Book Review: Mechcraft by Brian Fitzpatrick

Posted January 3, 2020 by lomeraniel in Audiobooks, Fantasy, Review, Science-Fiction, Urban Fantasy, Young Adult / 0 Comments

Book Review: Mechcraft by Brian FitzpatrickMechcraft by Brian Fitzpatrick
Narrator: Meghan Kelly
Published by Self-published on 07-11-18
Genres: Fantasy, Science-Fiction, Urban Fantasy, Young Adult
Length: 5 hrs and 11 mins
Format: Audiobook
Source: Free Audiobook Codes
Buy on Amazon/Audible
Overal Rating: three-stars

Los Angeles - Jake London's ideal teen life is thrown into chaos when he discovers the ability to control a swarm of shape-shifting nanotechnology that has, until recently, lain dormant in his DNA.

Mechcraft is the skill of controlling the nanotech and summoning and creating tools, weapons, and even machines.

Being the first ever born with the nanotech, warring factions desire to use him for their own sinister ends. Now, with two Mechcraft agents at his side and a horde of enemies chasing them down, Jake finds himself in a desperate race to safety.

Will agents Bex and Trent be able to keep Jake safe against relentless Sasha? What unique powers will Jake be able to manifest?

He could put an end to the decades-old faction war or be the destroyer of all Mechcrafters.

Some individuals were injected with nanobots as an experiment. The results were unexpected, and several factions with incompatible views arose from this. Jake is the first human born from two parents who were injected, he is an unknown, and this is why the three factions are fighting to get him.

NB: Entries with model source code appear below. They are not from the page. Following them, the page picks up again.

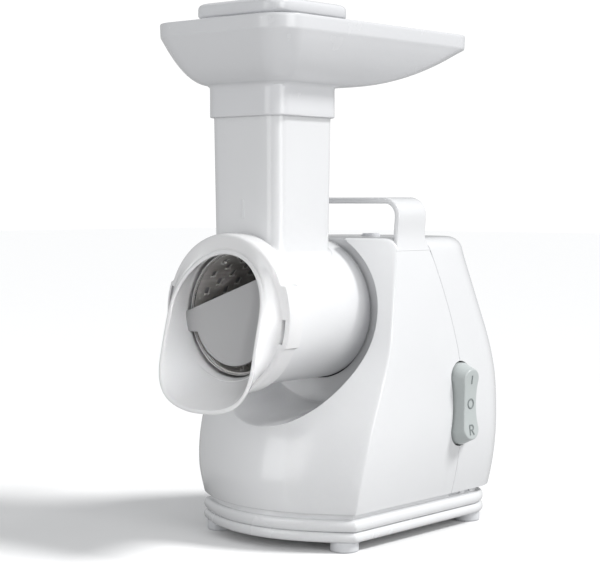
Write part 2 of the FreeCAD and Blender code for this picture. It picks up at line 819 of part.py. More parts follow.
def baffle():
    """A flat plate across the drum's mouth, open above a slanting edge."""
    front = sleeve_end - size("baffle_thickness")
    disc = turned(size("drum_radius") - size("baffle_inset"), front, sleeve_end)
    arms = Part.makeBox(2 * sleeve, size("baffle_thickness"), 18,
                        Vector(-sleeve, front, axis_z - 13))
    slab = Part.makeBox(200, 40, 100, Vector(-100, front - 20, 0))
    slab.rotate(Vector(), Vector(0, 1, 0), -20)
    slab.translate(Vector(0, 0, axis_z + 14.5))
    return disc.fuse(arms).cut(slab).common(turned(sleeve - 0.5, front, sleeve_end))


cap = cap.fuse(baffle())


def ear_slot(turn):
    """A curved blind slot in an ear's front, swept down from a direction about the axis."""
    outer = cap_radius - 0.6
    inner = outer - size("ear_slot_width")
    sweep = size("ear_slot_sweep")
    def sector(radius):
        block = Part.makeCylinder(radius, size("ear_slot_depth") + 8,
                                  Vector(0, cap_face - 8, axis_z), Vector(0, 1, 0), sweep)
        start = math.atan2(block.CenterOfMass.z - axis_z, block.CenterOfMass.x)
        block.rotate(Vector(0, 0, axis_z), Vector(0, 1, 0), math.degrees(start) - turn)
        return block
    return sector(outer).cut(sector(inner))


slot_middle = -size("ear_slot_turn") - size("ear_slot_sweep") / 2
cap = cap.cut(ear_slot(slot_middle)).cut(ear_slot(180 + slot_middle))
node("front_cap", solid("front_cap_solid", cap))

# ---------------------------------------------------------------- hopper tray

tube_half_x = size("tube_width") / 2 + size("tube_taper") / 2
tube_half_y = size("tube_depth") / 2 + size("tube_taper") / 2
tube_y = size("tube_centre")
tray_half_y = (size("tray_rear") - size("tray_front")) / 2
tray_y = (size("tray_rear") + size("tray_front")) / 2
collar = size("collar_grow")
tray_half_x = size("tray_half_width")
tray_corner = size("tray_corner")
neck_corner = size("tube_corner") + collar


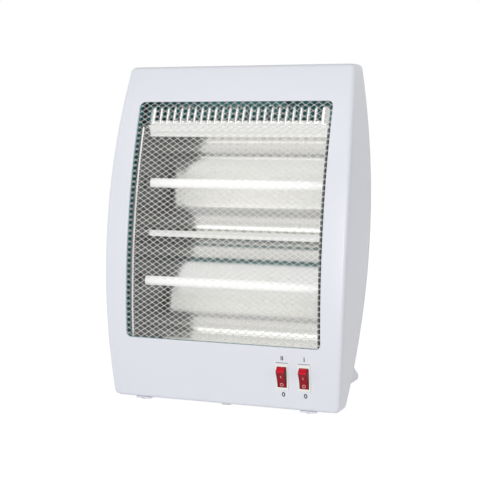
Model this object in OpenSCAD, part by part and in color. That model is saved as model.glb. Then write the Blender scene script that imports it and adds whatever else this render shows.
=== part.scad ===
// Two-tube quartz bar heater: a leaning, convex front shell that holds a guard mesh,
// a double-trough reflector, two quartz tubes, two rocker switches and a tip-over switch.
// Millimetres. +Z is up, the front faces -Y, and the origin is on the floor at the middle.

/* [Body] */
// Width across the widest part of the sides
body_w = 276; // [272:1:296]
// Height of the shell without the gap under it
body_h = 362; // [356:1:380]
// Depth from the foremost point of the front to the deepest point of the back
body_d = 95; // [93:1:105]
// How far the top front edge sits behind the bottom front edge
lean = 48; // [42:1:54]
// How far the front swells out from its chord
front_bulge = 26.6; // [22:0.1:30]
// Depth at the bottom, from the foremost point of the front to the back
base_d = 28; // [27.5:0.5:32]
// Height of the deepest point of the back above the shell's bottom
rear_apex = 242; // [232:1:250]
// How far the sides draw in at the top and bottom
side_bow = 7.7; // [4:0.1:9]
// Rounding between the front and the sides
edge_r = 4; // [3.5:0.5:12]
// Rounding of the four corners, seen from the front
corner_r = 5; // [4:0.5:12]
// Rounding of the top and bottom edges, seen from the side
rim_r = 3; // [2.8:0.1:5]
// Wall of the shell
wall = 2.4; // [2:0.1:2.6]
// Gap between the shell and the floor
ground_gap = 2.5; // [2.3:0.1:4]

/* [Window and guard] */
// Distance from the window to the widest part of the side
window_side = 26.5; // [25:0.5:30]
// Distance from the window's upper edge to the shell's top
window_top = 39; // [36:1:44]
// Distance from the window's lower edge to the shell's bottom
window_low = 67; // [64:1:72]
// Corner radius of the window
window_r = 5.5; // [3:0.5:9]
// Thickness of the guard mesh
mesh_t = 1; // [0.6:0.1:1.4]
// Width of one mesh diamond
mesh_pitch_x = 28; // [26:0.5:34]
// Height of one mesh diamond
mesh_pitch_z = 17.4; // [16:0.2:22]
// Width of a mesh strand
strand_w = 1.5; // [1:0.1:2.5]
// Width of the flat border of the mesh
mesh_border = 4; // [3:0.5:6]
// Width of the guard frame's upper and lower bars
frame_bar = 8; // [6:0.5:8.5]
// Depth of the guard frame
frame_d = 5.4; // [4:0.1:6]
// How much wider the guard frame is than the window, on each side
frame_reveal = 0.6; // [0.2:0.1:1.5]
// Thickness of the frame's screw ears
ear_t = 2.5; // [2:0.1:3.5]

/* [Reflector] */
// Sheet thickness of the reflector
sheet_t = 0.8; // [0.5:0.1:1.2]
// Depth of each trough behind the tube's axis
trough_d = 34; // [28:0.5:36]
// How far a trough's rims stand in front of the tube's axis
rim_out = 1.8; // [0.5:0.1:4]
// Height of the flat strip along each trough's upper rim
flat_h = 4.5; // [3:0.5:8]
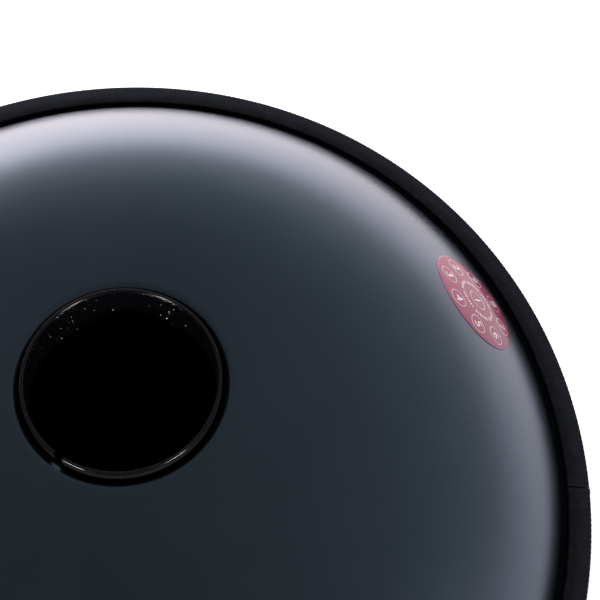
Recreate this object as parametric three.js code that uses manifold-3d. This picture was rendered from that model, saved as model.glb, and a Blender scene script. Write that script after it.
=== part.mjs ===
// A handpan lying with its port side up: two thin steel domes glued flange to flange, a ribbed rubber
// edging over the joint, a split hoop in the port and a round label that maps the notes.
// Millimetres. Z is up, Z = 0 is the face it rests on, and the Z axis runs through the port and the ding.
import * as THREE from "three";
import { mergeVertices } from "three/addons/utils/BufferGeometryUtils.js";
import Module from "manifold-3d";

const wasm = await Module();
wasm.setup();

// Domes
const domeRadius = 258; // where each dome meets its flange
const portDomeHeight = 124; // crown of the port dome above its flange
const portDomeFullness = 2.64; // exponent of the port dome's curve: higher is flatter on top
const dingDomeDepth = 118; // rest face below the flange of the ding dome
const dingDomeFullness = 2.1; // exponent of the ding dome's curve
const steel = 1.2; // sheet thickness
const footFillet = 3; // bend between a dome and its flange

// Flanges and glue
const flangeWidth = 13;
const glueThickness = 0.8;
const glueInset = 1.5; // bare margin on each side of the glue
const clearance = 0.3; // between two pieces that touch

// Port
const neckRadius = 47.7; // inside of the turned-in neck
const rollRadius = 10; // bend from the crown down into the neck
const neckDrop = 24; // from the dome's edge at the port to the end of the neck

// Ding and resting ring
const dingRadius = 52;
const dingDepth = 14; // the ding is pressed inwards
const restRingWidth = 26; // flat ring round the ding, which the instrument rests on
const restRingMargin = 3; // beside the flat ring, where the fields' dents fade out

// Tone fields
const fieldCount = 8;
const largestField = 112; // across the lowest note's field, along the ring
const smallestField = 84; // across the highest note's field
const fieldAspect = 0.86; // width towards the axis over width along the ring
const fieldSink = 2.2; // how far a field's flat lies inside the dome
const fieldBorder = 0.28; // share of a field taken by its soft border
const dimpleSink = 3.2;
const dimpleRadius = 19;

// Rim trim
const trimWall = 2; // above and below the flanges
const trimEdge = 3.2; // outside the flanges
const trimCorner = 1.6;
const trimClearance = 0.8; // between the flange's edge and the bottom of the channel
const trimFootGap = 0.8; // between the trim's lips and the bend of the dome
const trimJoint = 0.4; // butt joint
const trimJointAzimuth = 8.25; // degrees from +X

// Port trim
const hoopThickness = 2.4;
const hoopHeight = 27;
const hoopProud = 4.5; // crest above the dome's edge at the port
const hoopGap = 5;
const hoopGapAzimuth = -112.1;

// Label
const labelRadius = 34.5;
const labelThickness = 0.3;
const labelMargin = 18; // along the dome, from its foot to the label's edge
const labelAzimuth = 35.4;

// Facets
const ringSegments = 56;
const domeSteps = 10;
const bendSteps = 3;
const labelSegments = 32;
const labelRings = 4;

// Heights of the stack, from the rest face up
const dingFlangeTop = dingDomeDepth + steel;
const glueBottom = dingFlangeTop + clearance;
const portFlangeBottom = glueBottom + glueThickness + clearance;
const portFlangeTop = portFlangeBottom + steel;
const midPlane = (dingDomeDepth + portFlangeTop) / 2;
const flangeRadius = domeRadius + flangeWidth;

const point = (radius, height) => new THREE.Vector2(radius, height);
const radians = THREE.MathUtils.degToRad;

// A dome's height above its foot at a radius, falling to 0 at domeRadius and level inside flatRadius.
function domeCurve(height, fullness, flatRadius) {
  const share = (radius) => Math.max(0, radius - flatRadius) / (domeRadius - flatRadius);
  return {
    height: (radius) => height * (1 - share(radius) ** fullness),
    slope: (radius) =>
      Math.atan((fullness * height * share(radius) ** (fullness - 1)) / (domeRadius - flatRadius)),
  };
}

const portDome = domeCurve(portDomeHeight, portDomeFullness, 0);
const restRingRadius = dingRadius + restRingWidth;
const dingDome = domeCurve(dingDomeDepth, dingDomeFullness, restRingRadius);

// Points on an arc, angles in radians from +radius towards +height.
function arc(centre, radius, from, to, steps) {
  return Array.from({ length: steps + 1 }, (_, i) => {
    const angle = from + ((to - from) * i) / steps;
    return point(centre.x + radius * Math.cos(angle), centre.y + radius * Math.sin(angle));
  });
}

// The profile of a flange's face and the bend up to the dome, from the outside in, with the face at height 0.
function footProfile(dome) {
  const slope = dome.slope(domeRadius);
  const bendStart = domeRadius + footFillet * Math.tan(slope / 2);
  const centre = point(bendStart, footFillet);
  const bend = arc(centre, footFillet, -Math.PI / 2, -Math.PI / 2 - slope, bendSteps);
  return [point(flangeRadius, 0), ...bend];
}

// Points on a dome from its foot to innerRadius.
function domeProfile(dome, innerRadius) {
  const foot = domeRadius - footFillet;
  return Array.from({ length: domeSteps + 1 }, (_, i) => {
    const radius = foot + ((innerRadius - foot) * i) / domeSteps;
    return point(radius, dome.height(radius));
  });
}

// The same line moved sideways by a distance, to the right of its direction of travel.
function besideProfile(profile, distance) {
  return profile.map((here, i) => {
    const before = profile[Math.max(0, i - 1)];
    const after = profile[Math.min(profile.length - 1, i + 1)];
    const into = here.clone().sub(before).normalize();
    const outOf = after.clone().sub(here).normalize();
    const along = into.clone().add(outOf).normalize();
    const stretch = Math.max(into.dot(along), outOf.dot(along));
    const side = here.x === 0 ? point(0, Math.sign(-along.x)) : point(along.y, -along.x);
    return here.clone().addScaledVector(side, here.x === 0 ? distance : distance / stretch);
  });
}

// A solid of revolution about Z from a profile that closes on itself or ends on the axis.
function turned(profile) {
  return new THREE.LatheGeometry(profile, ringSegments).rotateX(Math.PI / 2);
}

function closed(profile) {
  return [...profile, profile[0].clone()];
}

// A sheet of steel under an outer profile that runs from the flange's edge inwards.
function sheet(outer, side) {
  const inner = besideProfile(outer, side * steel).reverse();
  const loop = outer.at(-1).x === 0 ? [...inner, ...outer] : closed([...inner, ...outer]);
  return loop;
}

function asSolid(geometry) {
  const bare = geometry.clone();
  bare.deleteAttribute("normal");
  bare.deleteAttribute("uv");
  const merged = mergeVertices(bare, 1e-4);
  return new wasm.Manifold(
    new wasm.Mesh({
      numProp: 3,
      vertProperties: new Float32Array(merged.attributes.position.array),
      triVerts: new Uint32Array(merged.index.array),
    }),
  );
}

function asGeometry(solid) {
  const mesh = solid.getMesh();
  return new THREE.BufferGeometry()
    .setAttribute("position", new THREE.BufferAttribute(mesh.vertProperties, 3))
    .setIndex(new THREE.BufferAttribute(mesh.triVerts, 1));
}

// A ring with a parallel gap cut through it at an azimuth in degrees.
function splitRing(ring, outerRadius, gap, azimuth) {
  const reach = 2 * outerRadius;
  const cutter = new THREE.BoxGeometry(reach, gap, 4 * midPlane)
    .translate(reach / 2, 0, midPlane)
    .rotateZ(radians(azimuth));
  return asGeometry(asSolid(ring).subtract(asSolid(cutter)));
}

// ---- the port side's steel shell
function makePortShell() {
  const rollCentreRadius = neckRadius + rollRadius;
  const slope = portDome.slope(rollCentreRadius);
  const edgeRadius = rollCentreRadius + rollRadius * Math.sin(slope);
  const centre = point(rollCentreRadius, portDome.height(edgeRadius) - rollRadius * Math.cos(slope));
  const roll = arc(centre, rollRadius, Math.PI / 2 - slope, Math.PI, 2 * bendSteps);
  const neckEnd = point(neckRadius, portDome.height(edgeRadius) - neckDrop);
  const outer = [...footProfile(portDome), ...domeProfile(portDome, edgeRadius), ...roll.slice(1), neckEnd];
  return turned(sheet(outer, -1)).translate(0, 0, portFlangeTop);
}

// ---- the playing side's steel shell, upside down
const smoothStep = THREE.MathUtils.smoothstep;

// Fields fall in size as they alternate right and left from the lowest note to the highest opposite it.
function toneFields() {
  return Array.from({ length: fieldCount }, (_, i) => {
    const side = i % 2 ? 1 : -1;
    const width = largestField + ((smallestField - largestField) * i) / (fieldCount - 1);
    return {
      azimuth: -Math.PI / 2 + (side * Math.ceil(i / 2) * 2 * Math.PI) / fieldCount,
      along: width / 2,
      across: (width * fieldAspect) / 2,
    };
  });
}

// How far the hammered fields push the steel inwards at a place on the ding dome.
function fieldPress(x, y) {
  const ringRadius = (restRingRadius + domeRadius) / 2;
  const clearOfRest = smoothStep(Math.hypot(x, y), restRingRadius, restRingRadius + restRingMargin);
  const press = toneFields().map(({ azimuth, along, across }) => {
    const u = -x * Math.sin(azimuth) + y * Math.cos(azimuth);
    const v = x * Math.cos(azimuth) + y * Math.sin(azimuth) - ringRadius;
    const flat = 1 - smoothStep(Math.hypot(u / along, v / across), 1 - fieldBorder, 1);
    const dimple = 1 - smoothStep(Math.hypot(u, v), 0, dimpleRadius);
    return fieldSink * flat + dimpleSink * dimple;
  });
  return clearOfRest * Math.max(...press);
}

function makeDingShell() {
  const ding = Array.from({ length: 2 * bendSteps + 1 }, (_, i) => {
    const share = i / (2 * bendSteps);
    const press = (dingDepth * (1 - Math.cos(Math.PI * share))) / 2;
    return point(dingRadius * (1 - share), dingDomeDepth - press);
  });
  const outer = [...footProfile(dingDome), ...domeProfile(dingDome, restRingRadius), ...ding];
  const upsideDown = outer.map((p) => point(p.x, dingDomeDepth - p.y));
  const geometry = turned(sheet(upsideDown, 1).reverse());
  const place = geometry.attributes.position;
  for (let i = 0; i < place.count; i++) {
    place.setZ(i, place.getZ(i) + fieldPress(place.getX(i), place.getY(i)));
  }
  return geometry;
}

// ---- the ring of glue between the flanges
function makeSeamAdhesive() {
  const inside = domeRadius + glueInset;
  const outside = flangeRadius - glueInset;
  const top = glueBottom + glueThickness;
  return turned(
    closed([point(inside, glueBottom), point(outside, glueBottom), point(outside, top), point(inside, top)]),
  );
}

// ---- the rubber edging over the flanges
function makeRimTrim() {
  const channelHalf = (portFlangeTop - dingDomeDepth) / 2 + clearance;
  const half = channelHalf + trimWall;
  const channelRadius = flangeRadius + trimClearance;
  const outsideRadius = channelRadius + trimEdge;
  const steepest = Math.max(portDome.slope(domeRadius), dingDome.slope(domeRadius));
  const lipRadius = domeRadius + footFillet * Math.tan(steepest / 2) + trimFootGap;
  const cornerRadius = outsideRadius - trimCorner;
  const lower = arc(point(cornerRadius, trimCorner - half), trimCorner, -Math.PI / 2, 0, bendSteps);
  const upper = arc(point(cornerRadius, half - trimCorner), trimCorner, 0, Math.PI / 2, bendSteps);
  const section = [
    point(lipRadius, -half),
    ...lower,
    ...upper,
    point(lipRadius, half),
    point(lipRadius, channelHalf),
    point(channelRadius, channelHalf),
    point(channelRadius, -channelHalf),
    point(lipRadius, -channelHalf),
  ];
  const ring = turned(closed(section)).translate(0, 0, midPlane);
  return splitRing(ring, outsideRadius, trimJoint, trimJointAzimuth);
}

// ---- the split hoop that lines the port
function makePortTrim() {
  const outside = neckRadius - clearance;
  const middle = outside - hoopThickness / 2;
  const crest = portFlangeTop + portDome.height(neckRadius + rollRadius) + hoopProud;
  const bottom = crest - hoopHeight;
  const crown = arc(point(middle, crest - hoopThickness / 2), hoopThickness / 2, 0, Math.PI, 2 * bendSteps);
  const section = [point(outside, bottom), ...crown, point(outside - hoopThickness, bottom)];
  return splitRing(turned(closed(section)), outside, hoopGap, hoopGapAzimuth);
}

// ---- the label, a thin disc laid on the dome
// The radius reached by walking along the dome from a radius: a positive distance goes towards the crown.
function walkUp(from, distance) {
  const strides = 40;
  let radius = from;
  for (let i = 0; i < strides; i++) {
    radius -= (distance / strides) * Math.cos(portDome.slope(radius));
  }
  return radius;
}

function makeNoteLabel() {
  const rings = Array.from({ length: labelRings + 1 }, (_, i) => (labelRadius * i) / labelRings);
  const under = rings.map((radius) => point(radius, 0));
  const over = rings.map((radius) => point(radius, labelThickness)).reverse();
  const disc = new THREE.LatheGeometry([...under, ...over], labelSegments).rotateX(Math.PI / 2);
  const centreRadius = walkUp(domeRadius, labelMargin + labelRadius);
  const place = disc.attributes.position;
  for (let i = 0; i < place.count; i++) {
    const radius = walkUp(centreRadius, place.getY(i));
    const slope = portDome.slope(radius);
    const lift = clearance + place.getZ(i);
    const azimuth = radians(labelAzimuth) + place.getX(i) / radius;
    const reach = radius + lift * Math.sin(slope);
    const height = portFlangeTop + portDome.height(radius) + lift * Math.cos(slope);
    place.setXYZ(i, reach * Math.cos(azimuth), reach * Math.sin(azimuth), height);
  }
  return disc;
}

// ---- finishes and the assembly
const nitridedSteel = new THREE.MeshStandardMaterial({ color: 0x34404a, roughness: 0.32, metalness: 0.9 });
const mattRubber = new THREE.MeshStandardMaterial({ color: 0x14171d, roughness: 0.8, metalness: 0 });
const glossPlastic = new THREE.MeshStandardMaterial({ color: 0x060607, roughness: 0.2, metalness: 0 });
const pinkVinyl = new THREE.MeshStandardMaterial({ color: 0xa63a5c, roughness: 0.3, metalness: 0 });
const curedGlue = new THREE.MeshStandardMaterial({ color: 0x2a2a2c, roughness: 0.6, metalness: 0 });

const group = new THREE.Group();

function add(name, geometry, material) {
  const mesh = new THREE.Mesh(geometry, material);
  mesh.name = name;
  group.add(mesh);
}

add("ding_shell", makeDingShell(), nitridedSteel);
add("seam_adhesive", makeSeamAdhesive(), curedGlue);
add("port_shell", makePortShell(), nitridedSteel);
add("rim_trim", makeRimTrim(), mattRubber);
add("port_trim", makePortTrim(), glossPlastic);
add("note_label", makeNoteLabel(), pinkVinyl);

export default group;
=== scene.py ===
"""A handpan resting port side up: the finished surfaces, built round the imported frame.

Lengths are in metres in the frame's own axes: Z runs up through the ding and the port, and Z = 0 is the
face that the instrument rests on.
"""

import logging
import math
from collections.abc import Callable, Iterable, Mapping, Sequence
from dataclasses import dataclass
from enum import Enum

import bmesh
import bpy
from mathutils import Matrix, Vector, noise


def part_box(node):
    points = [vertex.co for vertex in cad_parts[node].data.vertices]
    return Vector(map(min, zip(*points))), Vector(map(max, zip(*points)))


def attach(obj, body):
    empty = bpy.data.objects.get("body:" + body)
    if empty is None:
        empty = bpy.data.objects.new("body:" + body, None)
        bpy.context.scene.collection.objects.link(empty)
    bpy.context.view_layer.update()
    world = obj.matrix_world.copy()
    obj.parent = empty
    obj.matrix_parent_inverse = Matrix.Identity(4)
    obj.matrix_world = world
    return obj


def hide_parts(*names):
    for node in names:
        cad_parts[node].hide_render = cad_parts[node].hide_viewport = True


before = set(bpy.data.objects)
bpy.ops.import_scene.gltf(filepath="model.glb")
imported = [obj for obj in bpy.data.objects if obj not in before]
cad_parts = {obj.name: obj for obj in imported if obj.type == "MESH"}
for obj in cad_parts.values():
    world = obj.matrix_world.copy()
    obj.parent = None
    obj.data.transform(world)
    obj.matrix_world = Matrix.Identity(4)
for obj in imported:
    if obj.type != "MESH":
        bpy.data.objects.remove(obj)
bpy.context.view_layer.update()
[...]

I have read so many good things about this book that I was looking forward to reading it. Unfortunately, it was not my cup of tea. I found the plot to be more on the urban side fantasy than science-fiction side. The science in the book involves nanobots but the physics and biology are so far fetched that it really tested my willing suspension of disbelief. It could have been a good story though, the world-building was interesting and original enough but I would have liked it to have been more developed. I just did not buy the hunters’ autodestructive view or why they were so fixated on Jake. I also had issues understanding some of the character’s actions, and could not relate to any of them. I see the appeal of this book to some young readers, but it just was not for me. My main issue is that I found a lack of motivation behind the events in the book, and this prevented me from fully getting into the story.

I also had serious issues with Meghan Kelly’s narration. The characters’ interpretations were good, and their voices were distinctive, but the rest of the narrative was done in a way that gave the impression that Kelly was whispering. Even action scenes were performed this way, which I found terribly distracting, and I struggled to keep my attention on the book, as I kept zoning out constantly. There were also clear volume differences between these parts and the dialogues, which did not help. There is a repeated sentence around 2:34:07.

I do not want people to be put off by this review. Again, I have read great things about this book, it was just not for me.

I received this book for free in exchange for an honest review. This does not affect my opinion of the book or the content of my review.